The 500 million yuan funding round positions Ant as a lead investor in a space that's suddenly white-hot. While companies like Tesla grab headlines with Optimus prototypes and Figure AI raises billions for warehouse automation, Ant's been methodically building a robotics empire through strategic bets on emerging players.
But here's what makes this interesting - Ant Group isn't exactly known for hardware plays. The company built its empire on mobile payments through Alipay, consumer lending, and financial services that touch over a billion users. This aggressive push into humanoid robotics represents a fundamental shift in strategy, one that suggests Ant sees these machines as critical infrastructure for the next decade of commerce and logistics.
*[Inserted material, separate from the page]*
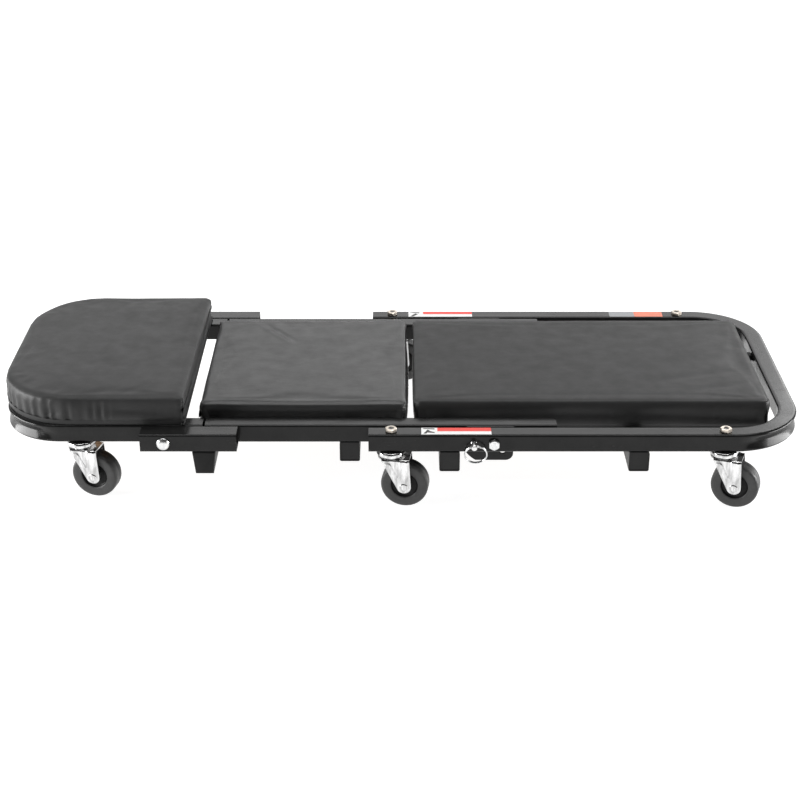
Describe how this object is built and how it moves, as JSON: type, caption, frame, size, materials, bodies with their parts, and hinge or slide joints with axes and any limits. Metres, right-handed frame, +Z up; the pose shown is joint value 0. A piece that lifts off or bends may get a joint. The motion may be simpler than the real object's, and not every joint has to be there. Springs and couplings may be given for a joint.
{
  "type": "mechanics creeper",
  "caption": "Low wheeled bed for working under a car, with padded head, middle and leg sections on a square-tube frame that folds into a seat.",
  "frame": {"origin": "on the floor, under the middle of the object's box", "axes": "+X towards the foot end, +Y to the left of a person lying on their back, +Z up"},
  "size_m": [1.08, 0.4461, 0.144],
  "materials": {
    "powder_coat": "semi-gloss black powder coat",
    "pressed_steel": "satin dark grey paint",
    "plywood": "bare plywood",
    "leatherette": "matt black leatherette over foam",
    "chrome": "bright chrome plate",
    "nickel": "satin nickel plate",
    "zinc": "bright zinc plate",
    "wheel": "charcoal moulded plastic",
    "label": "printed film without text"
  },
  "bodies": {
    "base": {"base_frame": "powder_coat", "base_cross_fold": "pressed_steel", "base_cross_foot": "pressed_steel", "leg_board": "plywood", "leg_cushion": "leatherette", "pivot_bolt_right": "zinc", "pivot_nut_right": "zinc", "pivot_bolt_left": "zinc", "pivot_nut_left": "zinc", "caster_mid_right_nut": "nickel", "caster_mid_right_stem": "chrome", "caster_mid_left_nut": "nickel", "caster_mid_left_stem": "chrome", "caster_foot_right_nut": "nickel", "caster_foot_right_stem": "chrome", "caster_foot_left_nut": "nickel", "caster_foot_left_stem": "chrome"},
    "middle": {"middle_rail_right": "powder_coat", "middle_rail_left": "powder_coat", "middle_cross_mid": "pressed_steel", "middle_cross_head": "pressed_steel", "middle_board": "plywood", "middle_cushion": "leatherette", "hinge_channel_right": "powder_coat", "lock_plate_right": "powder_coat", "hinge_bolt_right": "zinc", "hinge_nut_right": "zinc", "hinge_channel_left": "powder_coat", "lock_plate_left": "powder_coat", "hinge_bolt_left": "zinc", "hinge_nut_left": "zinc"},
    "head": {"head_frame": "powder_coat", "head_board": "plywood", "head_cushion": "leatherette", "caster_head_right_nut": "nickel", "caster_head_right_stem": "chrome", "caster_head_left_nut": "nickel", "caster_head_left_stem": "chrome"},
    "lock_pin_right": {"lock_pin_right": "zinc"},
    "pin_ring_right": {"pin_ring_right": "zinc"},
    "lock_pin_left": {"lock_pin_left": "zinc"},
    "pin_ring_left": {"pin_ring_left": "zinc"},
    "caster_head_right_fork": {"caster_head_right_fork": "chrome", "caster_head_right_axle": "zinc"},
    "caster_head_right_wheel": {"caster_head_right_wheel": "wheel"},
    "caster_head_left_fork": {"caster_head_left_fork": "chrome", "caster_head_left_axle": "zinc"},
    "caster_head_left_wheel": {"caster_head_left_wheel": "wheel"},
    "caster_mid_right_fork": {"caster_mid_right_fork": "chrome", "caster_mid_right_axle": "zinc"},
    "caster_mid_right_wheel": {"caster_mid_right_wheel": "wheel"},
    "caster_mid_left_fork": {"caster_mid_left_fork": "chrome", "caster_mid_left_axle": "zinc"},
    "caster_mid_left_wheel": {"caster_mid_left_wheel": "wheel"},
    "caster_foot_right_fork": {"caster_foot_right_fork": "chrome", "caster_foot_right_axle": "zinc"},
    "caster_foot_right_wheel": {"caster_foot_right_wheel": "wheel"},
    "caster_foot_left_fork": {"caster_foot_left_fork": "chrome", "caster_foot_left_axle": "zinc"},
    "caster_foot_left_wheel": {"caster_foot_left_wheel": "wheel"}
  },
  "joints": [
    {"name": "fold_middle", "type": "hinge", "parent": "base", "child": "middle", "pos_m": [0.1236, 0, 0.0935], "axis": [0, 1, 0], "range_deg": [0, 120]},
    {"name": "fold_head", "type": "hinge", "parent": "middle", "child": "head", "pos_m": [-0.3112, 0, 0.0935], "axis": [0, -1, 0], "range_deg": [0, 120]},
    {"name": "caster_head_right_swivel", "type": "hinge", "parent": "head", "child": "caster_head_right_fork", "pos_m": [-0.427, -0.168, 0.0702], "axis": [0, 0, 1], "continuous": true},
    {"name": "caster_head_right_spin", "type": "hinge", "parent": "caster_head_right_fork", "child": "caster_head_right_wheel", "pos_m": [-0.40849, -0.17227, 0.03175], "axis": [0.225, 0.9744, 0], "continuous": true},
    {"name": "caster_head_left_swivel", "type": "hinge", "parent": "head", "child": "caster_head_left_fork", "pos_m": [-0.427, 0.168, 0.0702], "axis": [0, 0, 1], "continuous": true},
    {"name": "caster_head_left_spin", "type": "hinge", "parent": "caster_head_left_fork", "child": "caster_head_left_wheel", "pos_m": [-0.40849, 0.16373, 0.03175], "axis": [0.225, 0.9744, 0], "continuous": true},
    {"name": "caster_mid_right_swivel", "type": "hinge", "parent": "base", "child": "caster_mid_right_fork", "pos_m": [-0.0118, -0.1965, 0.0702], "axis": [0, 0, 1], "continuous": true},
    {"name": "caster_mid_right_spin", "type": "hinge", "parent": "caster_mid_right_fork", "child": "caster_mid_right_wheel", "pos_m": [0.00702, -0.19914, 0.03175], "axis": [0.1392, 0.9903, 0], "continuous": true},
    {"name": "caster_mid_left_swivel", "type": "hinge", "parent": "base", "child": "caster_mid_left_fork", "pos_m": [-0.0118, 0.1965, 0.0702], "axis": [0, 0, 1], "continuous": true},
    {"name": "caster_mid_left_spin", "type": "hinge", "parent": "caster_mid_left_fork", "child": "caster_mid_left_wheel", "pos_m": [0.00702, 0.19386, 0.03175], "axis": [0.1392, 0.9903, 0], "continuous": true},
    {"name": "caster_foot_right_swivel", "type": "hinge", "parent": "base", "child": "caster_foot_right_fork", "pos_m": [0.429, -0.1965, 0.0702], "axis": [0, 0, 1], "continuous": true},
    {"name": "caster_foot_right_spin", "type": "hinge", "parent": "caster_foot_right_fork", "child": "caster_foot_right_wheel", "pos_m": [0.44685, -0.203, 0.03175], "axis": [0.342, 0.9397, 0], "continuous": true},
    {"name": "caster_foot_left_swivel", "type": "hinge", "parent": "base", "child": "caster_foot_left_fork", "pos_m": [0.423, 0.1965, 0.0702], "axis": [0, 0, 1], "continuous": true},
    {"name": "caster_foot_left_spin", "type": "hinge", "parent": "caster_foot_left_fork", "child": "caster_foot_left_wheel", "pos_m": [0.44085, 0.19, 0.03175], "axis": [0.342, 0.9397, 0], "continuous": true},
    {"name": "lock_pin_right_slide", "type": "slide", "parent": "base", "child": "lock_pin_right", "axis": [0, -1, 0], "range_m": [-0.0033, 0.045]},
    {"name": "lock_pin_left_slide", "type": "slide", "parent": "base", "child": "lock_pin_left", "axis": [0, 1, 0], "range_m": [-0.0033, 0.045]},
    {"name": "pin_ring_right_swing", "type": "hinge", "parent": "lock_pin_right", "child": "pin_ring_right", "pos_m": [0.0971, -0.2171, 0.0935], "axis": [-1, 0, 0], "range_deg": [0, 100]},
    {"name": "pin_ring_left_swing", "type": "hinge", "parent": "lock_pin_left", "child": "pin_ring_left", "pos_m": [0.0971, 0.2171, 0.0935], "axis": [1, 0, 0], "range_deg": [0, 100]}
  ]
}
Zeroth itself remains relatively unknown outside China's robotics circles. The startup's Thursday announcement provided few details about its technology, team size, or commercial roadmap. What's clear is that Ant sees something worth backing with serious capital. The $73.59 million investment ranks among the larger early-stage robotics deals this year, particularly as the sector faces broader funding headwinds.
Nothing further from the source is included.